I'm trying to kick of a discussion on fine grained control of T10 PI
flags.  This concerns the new io_uring metadata interface including
comments made by Martin in response to earlier series, and observations
on how block devices with PI enabled don't work quite right right now
for a few uses cases.

The SCSI and NVMe PI interfaces allow fine-grained checking of the guard,
reference and app tags.  The io_uring interface exposes them to
userspace, which is useful.  The in-kernel implementation in the posted
patch set only uses these flags when detecting user passthrough and
currently only in the nvme driver.  I think we'll need to change the
in-kernel interface matches the user one, and the submitter of the PI
data chooses which of the tags to generate and check.

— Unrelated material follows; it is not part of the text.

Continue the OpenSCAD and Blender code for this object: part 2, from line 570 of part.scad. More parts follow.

Martin also mentioned he wanted to see the BIP_CTRL_NOCHECK,
BIP_DISK_NOCHECK and BIP_IP_CHECKSUM checksum flags exposed.  Can you
explain how you want them to fit into the API?  Especially as AFAIK
they can't work generically, e.g. NVMe never has an IP checksum and
SCSI controllers might not offer them either.  NVMe doesn't have a way
to distinguish between disk and controller.

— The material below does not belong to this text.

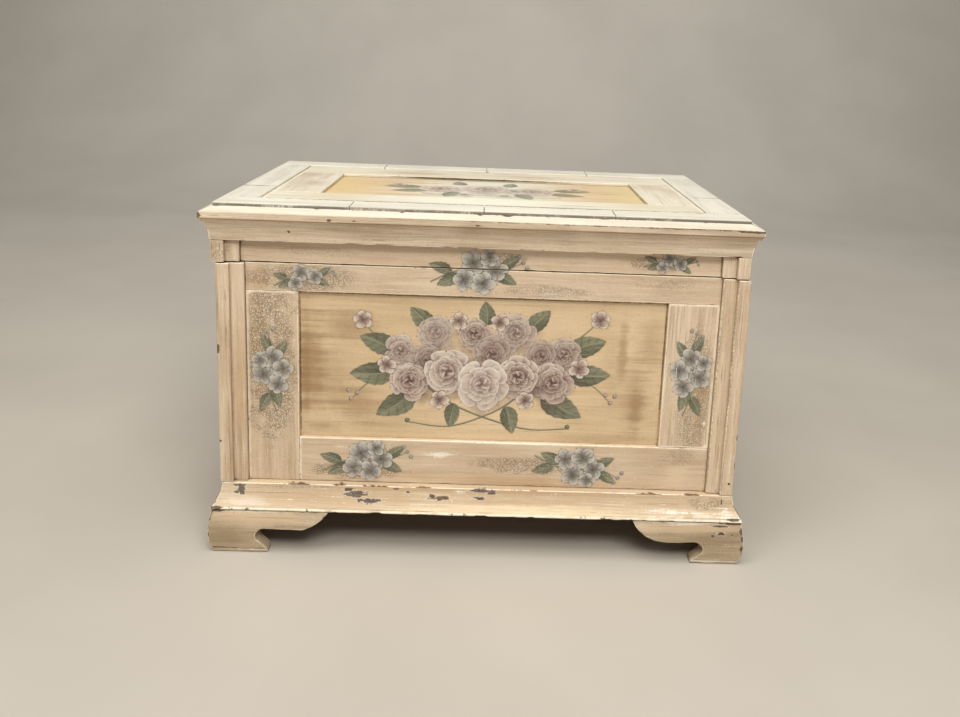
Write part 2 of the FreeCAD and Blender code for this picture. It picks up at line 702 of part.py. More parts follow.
lid_rail("lid_front_rail", ty0, pn_y0, in_y0, pn_y0, box(ls - 250.0, ls + 250.0, pn_y0 - gv, pn_y0, pz0, pz1))
lid_rail("lid_back_rail", pn_y1, ty1, pn_y1, in_y1, box(ls - 250.0, ls + 250.0, pn_y1, pn_y1 + gv, pz0, pz1))
for side, sx in (("left", -1), ("right", 1)):

    def xs(a, b, *rest):
        lo, hi = size(a) * sx + ls, size(b) * sx + ls
        return box(lo, hi, *rest) if sx > 0 else box(hi, lo, *rest)

    stile = cut(
        fuse(xs(pn_x, sx_half, pn_y0, pn_y1, z3, zs), xs(pn_x, in_x, pn_y0, pn_y1, z3, zfm),
             xs(pn_x, 249.5, pn_y0 - gv + fit, pn_y1 + gv - fit, pz0, pz1)),
        xs(pn_x, pn_x + gv, pn_y0 - gv, pn_y1 + gv, pz0, pz1))
    finish(stile, "lid_%s_stile" % side, "z", zfm.value, 0.4)
name_part(box(ls - pn_x - gv + fit, ls + pn_x + gv - fit, pn_y0 - gv + fit, pn_y1 + gv - fit, pz0 + sf, pz1 - sf), "lid_panel")

jt = d("joint") * 0.5


def strip(x0, x1, ya, yb):
    b = box(x0, x1, ya, yb, zs, zt)
    return soften(b, 0.7, on_plane("z", zt.value), "Part::Fillet")


cuts = [-148.9, -3.8, 139.5]
xs_ = [ls - sx_half] + [size(c) for c in cuts] + [ls + sx_half]
name_part(group(*[
    strip(xs_[i] + (jt if i else 0.0), xs_[i + 1] - (jt if i < 3 else 0.0), ty0, in_y0) for i in range(4)]),
    "lid_border_front")
cuts = [-150.9, -4.5, 139.4]
xs_ = [ls - sx_half] + [size(c) for c in cuts] + [ls + sx_half]
name_part(group(*[
    strip(xs_[i] + (jt if i else 0.0), xs_[i + 1] - (jt if i < 3 else 0.0), in_y1, ty1) for i in range(4)]),
    "lid_border_back")
sides = []
for sx, where in ((-1, 126.5), (1, 153.5)):
    mid = fy + where
    x0, x1 = (ls - sx_half, ls - in_x) if sx < 0 else (ls + in_x, ls + sx_half)
    sides.append(strip(x0, x1, in_y0, mid - jt))
    sides.append(strip(x0, x1, mid + jt, in_y1))
name_part(group(*sides), "lid_border_sides")

# ---------------------------------------------------------------- hinges
hy, hz = by + d("hinge_out"), d("z_hinge")
kr, pr, lt = d("knuckle_r"), d("pin_r"), d("leaf_t")
KN = 10.0
play = 0.15


def knuckles(cx, which):
    out = []
    for k in which:
        x0 = cx - 25.0 + k * KN + (0.0 if k == 0 else play)
        x1 = cx - 25.0 + (k + 1) * KN - (0.0 if k == 4 else play)
        out.append((x0, x1))
    return out


def leaf(cx, which, z0, z1_, hole, heads, head_up):
    pieces = [box(cx - hl, cx + hl, by - d("leaf_w"), by, z0, z1_)]
    for x0, x1 in knuckles(cx, which):
        pieces.append(box(x0, x1, by - 1.0, hy, z0, z1_))
        pieces.append(rod("X", x0, hy, hz, kr, x1 - x0))
    tools = [rod("X", cx - hl - 1.0, hy, hz, hole, d("leaf_len") + 2.0)]
    for o in SCREWS:
        if head_up:
            tools.append(rod("Z", cx + o, by - SCREW_IN, z0, d("screw_r"), lt, "Part::Cone", d("screw_head")))
        else:
            tools.append(rod("Z", cx + o, by - SCREW_IN, z0, d("screw_head"), lt, "Part::Cone", d("screw_r")))
    return cut(fuse(*pieces), *tools)


name_part(group(*[leaf(s * hx, (0, 2, 4), zr - lt, zr, pr, SCREWS, True) for s in (-1, 1)]), "hinge_body_leaves")
name_part(group(*[leaf(s * hx, (1, 3), z1, z1 + lt, pr + 0.03, SCREWS, False) for s in (-1, 1)]), "hinge_lid_leaves")
name_part(group(*[rod("X", s * hx - hl, hy, hz, pr, d("leaf_len")) for s in (-1, 1)]), "hinge_pins")


def screw(axis, x, y, z, sign, length):
    """A countersunk screw, head at the given point, shank along sign * axis."""
    r, h = d("screw_r"), d("screw_head")
    x, y, z = size(x), size(y), size(z)
    step = lambda a, k: {"X": (x + size(k) * a, y, z), "Z": (x, y, z + size(k) * a)}[axis]
    if sign > 0:
        return fuse(rod(axis, x, y, z, h, lt, "Part::Cone", r), rod(axis, *step(1, lt), r, length))
    return fuse(rod(axis, *step(-1, lt), r, lt, "Part::Cone", h), rod(axis, *step(-1, lt + length), r, length))


case_screws = [screw("Z", s * hx + o, by - SCREW_IN, zr, -1, shank) for s in (-1, 1) for o in SCREWS]
lid_screws = [screw("Z", s * hx + o, by - SCREW_IN, z1, 1, shank) for s in (-1, 1) for o in SCREWS]

# ---------------------------------------------------------------- folding stay, on the right
#
# The hinge line, the two fixed pivots and the elbow make a parallelogram, so the lower arm turns
# with the lid and the upper arm keeps its direction.
bf, bd, af, au = d("stay_b_fwd"), d("stay_b_down"), d("stay_a_fwd"), d("stay_a_up")
pby, pbz = hy - bf, hz - bd            # pivot on the case
pay, paz = hy - af, hz + au            # pivot on the lid
pey, pez = pby - af, pbz + au          # elbow
inner = ch - face - ft                 # inner face of the side frame
at, aw, sr, sfit = d("arm_t"), d("arm_w"), d("stud_r"), d("stud_fit")
xa1 = inner - 2.5                      # lower arm's outer face
xa0 = xa1 - at
xb1 = xa0 - 0.3                        # upper arm's outer face
xb0 = xb1 - at

plate = cut(
    fuse(box(inner - 2.0, inner, pby - 9.0, pby + 9.0, pbz - 23.0, pbz + 23.0),
         rod("X", xa0 - 1.1, pby, pbz, sr, 5.6), rod("X", xa0 - 2.1, pby, pbz, 4.0, 1.0)),
    *[rod("X", inner - 2.0, pby, pbz + dz, d("screw_head"), 2.0, "Part::Cone", d("screw_r")) for dz in (-16.0, 16.0)])
name_part(plate, "stay_body_plate")


def stay_screw(x, y, z, length):
    return fuse(rod("X", x - 2.0, y, z, d("screw_head"), 2.0, "Part::Cone", d("screw_r")),
                rod("X", x, y, z, d("screw_r"), length))


case_screws += [stay_screw(inner, pby, pbz + dz, 10.0) for dz in (-16.0, 16.0)]
name_part(group(*case_screws), "body_screws")


def bar_arm(x0, pa, pb):
    """Flat arm between pivots pa and pb with round ends."""
    dy, dz = pb[0].value - pa[0].value, pb[1].value - pa[1].value
    length, angle = math.hypot(dy, dz), math.degrees(math.atan2(dz, dy))
    b = doc.addObject("Part::Box", fresh("bar"))
    b.setExpression("Length", at.text)
    b.Width = length
    b.setExpression("Height", aw.text)
    turn = FreeCAD.Rotation(V(1, 0, 0), angle)
    off = turn.multVec(V(0, 0, -aw.value / 2))
    b.Placement = FreeCAD.Placement(V(x0.value, pa[0].value + off.y, pa[1].value + off.z), turn)
    return fuse(b, rod("X", x0, pa[0], pa[1], 0.5 * aw, at), rod("X", x0, pb[0], pb[1], 0.5 * aw, at))


B, E, A = (pby, pbz), (pey, pez), (pay, paz)
lower = fuse(
    cut(bar_arm(xa0, B, E), rod("X", xa0 - 1.0, pby, pbz, sr + sfit, at + 2.0)),
    rod("X", xb0 - 0.5, pey, pez, sr, at + 0.9), rod("X", xb0 - 1.5, pey, pez, 4.0, 1.0))
name_part(lower, "stay_lower_arm")
upper = cut(
    bar_arm(xb0, E, A),
    rod("X", xb0 - 1.0, pey, pez, sr + sfit, at + 2.0), rod("X", xb0 - 1.0, pay, paz, sr + sfit, at + 2.0))
name_part(upper, "stay_upper_arm")

lin = lh - face - fz + ls              # inner face of the lid's side frieze
plate = cut(
    fuse(box(lin - 2.0, lin, pay - 15.0, pay + 15.0, paz - 12.0, z2 - 0.5),
         rod("X", xb1 + 0.3, pay, paz, 5.0, lin - xb1 - 0.3),
         rod("X", xb0 - 0.5, pay, paz, sr, at + 1.0), rod("X", xb0 - 1.5, pay, paz, 4.0, 1.0)),
    *[rod("X", lin - 2.0, pay + dy, paz - 7.0, d("screw_head"), 2.0, "Part::Cone", d("screw_r")) for dy in (-11.0, 11.0)])
name_part(plate, "stay_lid_plate")
lid_screws += [stay_screw(lin, pay + dy, paz - 7.0, 9.0) for dy in (-11.0, 11.0)]
name_part(group(*lid_screws), "lid_screws")

# ---------------------------------------------------------------- checks and files
doc.recompute()
bad = [o.Label for o in doc.Objects if "Invalid" in o.State or "Error" in o.State]
if bad:
    raise RuntimeError("failed objects: %s" % bad)
names = [n for n, _ in PARTS]
if len(set(names)) != len(names) or len(names) > 60:
    raise RuntimeError("names clash or too many parts: %d" % len(names))
for node, obj in PARTS:
    s = obj.Shape
    if s.isNull() or not s.isValid() or s.Volume <= 0 or not s.Solids:
        raise RuntimeError("bad shape: " + node)
    for solid in s.Solids:
        if solid.Volume < 1.0:
            raise RuntimeError("sliver in " + node)
os.makedirs("parts", exist_ok=True)
whole = FreeCAD.BoundBox()
for node, obj in PARTS:
    obj.Shape.exportStep("parts/%s.step" % node)
    whole.add(obj.Shape.BoundBox)
print(len(PARTS), "parts; box", [round(v, 3) for v in (whole.XMin, whole.XMax, whole.YMin, whole.YMax, whole.ZMin, whole.ZMax)])
for node, obj in PARTS:
    bb = obj.Shape.BoundBox
    print("%-26s %d solids %9.0f mm3  x %.1f..%.1f y %.1f..%.1f z %.1f..%.1f" % (
        node, len(obj.Shape.Solids), obj.Shape.Volume, bb.XMin, bb.XMax, bb.YMin, bb.YMax, bb.ZMin, bb.ZMax))
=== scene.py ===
"""Looks of a small painted chest: antique cream and ochre paint, worn edges, a painted flower spray."""

import json
import math

import bmesh
import bpy
import numpy as np
from mathutils import Matrix, Vector

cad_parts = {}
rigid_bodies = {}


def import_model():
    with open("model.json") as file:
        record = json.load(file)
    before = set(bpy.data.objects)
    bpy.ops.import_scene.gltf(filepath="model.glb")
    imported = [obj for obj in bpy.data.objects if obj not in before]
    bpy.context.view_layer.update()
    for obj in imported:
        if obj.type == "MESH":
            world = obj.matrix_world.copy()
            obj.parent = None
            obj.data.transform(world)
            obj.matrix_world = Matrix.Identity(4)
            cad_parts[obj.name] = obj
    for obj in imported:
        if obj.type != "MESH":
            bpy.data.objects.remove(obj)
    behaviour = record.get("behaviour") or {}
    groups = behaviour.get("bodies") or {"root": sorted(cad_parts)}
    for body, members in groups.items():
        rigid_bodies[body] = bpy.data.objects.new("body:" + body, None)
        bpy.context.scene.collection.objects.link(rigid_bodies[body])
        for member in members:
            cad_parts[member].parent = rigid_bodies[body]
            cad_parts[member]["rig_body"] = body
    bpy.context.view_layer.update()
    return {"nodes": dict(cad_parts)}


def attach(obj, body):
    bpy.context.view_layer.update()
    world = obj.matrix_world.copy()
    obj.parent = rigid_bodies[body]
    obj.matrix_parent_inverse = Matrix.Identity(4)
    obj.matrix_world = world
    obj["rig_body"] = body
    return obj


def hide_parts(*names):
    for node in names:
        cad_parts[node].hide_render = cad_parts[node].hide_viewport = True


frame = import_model()
NODES = frame["nodes"]
scene = bpy.context.scene
scene.view_settings.view_transform = "Standard"
scene.view_settings.look = "None"

# ---------------------------------------------------------------- camera

axes = ((0.999069616643035, -0.03484119163778391, -0.025416381843180014),
        (-0.017850441710466892, 0.20241274395399841, -0.9791376015738311),
        (0.0392589204064546, 0.9786803218877307, 0.20160249184533255))
eye = (0.0042929, -1.1487577, 0.5748844)
cam_data = bpy.data.cameras.new("camera")
cam_data.sensor_fit = "HORIZONTAL"
cam_data.sensor_width = 36.0
cam_data.lens = 36.0 * 909.958 / 960.0
cam_data.shift_x = (480.0 - 513.694) / 960.0
cam_data.shift_y = (238.7555 - 358.5) / 960.0
cam_data.clip_start = 0.05
camera = bpy.data.objects.new("camera", cam_data)
scene.collection.objects.link(camera)
camera.matrix_world = Matrix([[*axes[i], eye[i]] for i in range(3)] + [[0, 0, 0, 1]])
scene.camera = camera

# ---------------------------------------------------------------- noise on points


def _hash(ix, iy, iz, seed):
    h = (ix.astype(np.int64) * 374761393 + iy.astype(np.int64) * 668265263
         + iz.astype(np.int64) * 1274126177 + seed * 362437) & 0xFFFFFFFF
    h = ((h ^ (h >> 13)) * 1103515245) & 0xFFFFFFFF
    h = ((h ^ (h >> 16)) * 2654435761) & 0xFFFFFFFF
    return ((h >> 8) & 0xFFFF) / 65535.0


def value_noise(x, y, z, seed=0):
    """Smooth noise from 0 to 1."""
    x, y, z = np.broadcast_arrays(np.asarray(x, float), np.asarray(y, float), np.asarray(z, float))
    ix, iy, iz = np.floor(x), np.floor(y), np.floor(z)
    fx, fy, fz = x - ix, y - iy, z - iz
    fx, fy, fz = fx * fx * (3 - 2 * fx), fy * fy * (3 - 2 * fy), fz * fz * (3 - 2 * fz)
    total = 0.0
    for a in (0, 1):
        for b in (0, 1):
            for c in (0, 1):
                w = (fx if a else 1 - fx) * (fy if b else 1 - fy) * (fz if c else 1 - fz)
                total = total + w * _hash(ix + a, iy + b, iz + c, seed)
    return total


def fbm(x, y, z=0.0, seed=0, octaves=3):
    total, gain, top = 0.0, 1.0, 0.0
    for k in range(octaves):
        s = 2.0 ** k
        total = total + gain * value_noise(np.asarray(x) * s, np.asarray(y) * s, np.asarray(z) * s, seed + 17 * k)
        top += gain
        gain *= 0.5
    return total / top


def ramp(v, a, b):
    t = np.clip((v - a) / (b - a), 0, 1)
    return t * t * (3 - 2 * t)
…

Last but not least the fact that all reads and writes on PI enabled
devices by default check the guard (and reference if available for the
PI type) tags leads to a lot of annoying warnings when the kernel or
userspace does speculative reads.  Most of this is to read signatures
of file systems or partitions, and that previously always succeeded,
but now returns an error and warns in the block layer.  I've been
wondering a few things here:

 - is there much of a point in having block layer and driver warnings
   (for NVMe we'll currently get both) by default, or should we leave
   that to the submitter that needs to check errors anyway?
 - should we have an opt-out or even opt-in for guard tag verification
   to avoid the higher level code tripping up on returned errors where
   they just want to check if a signature matches?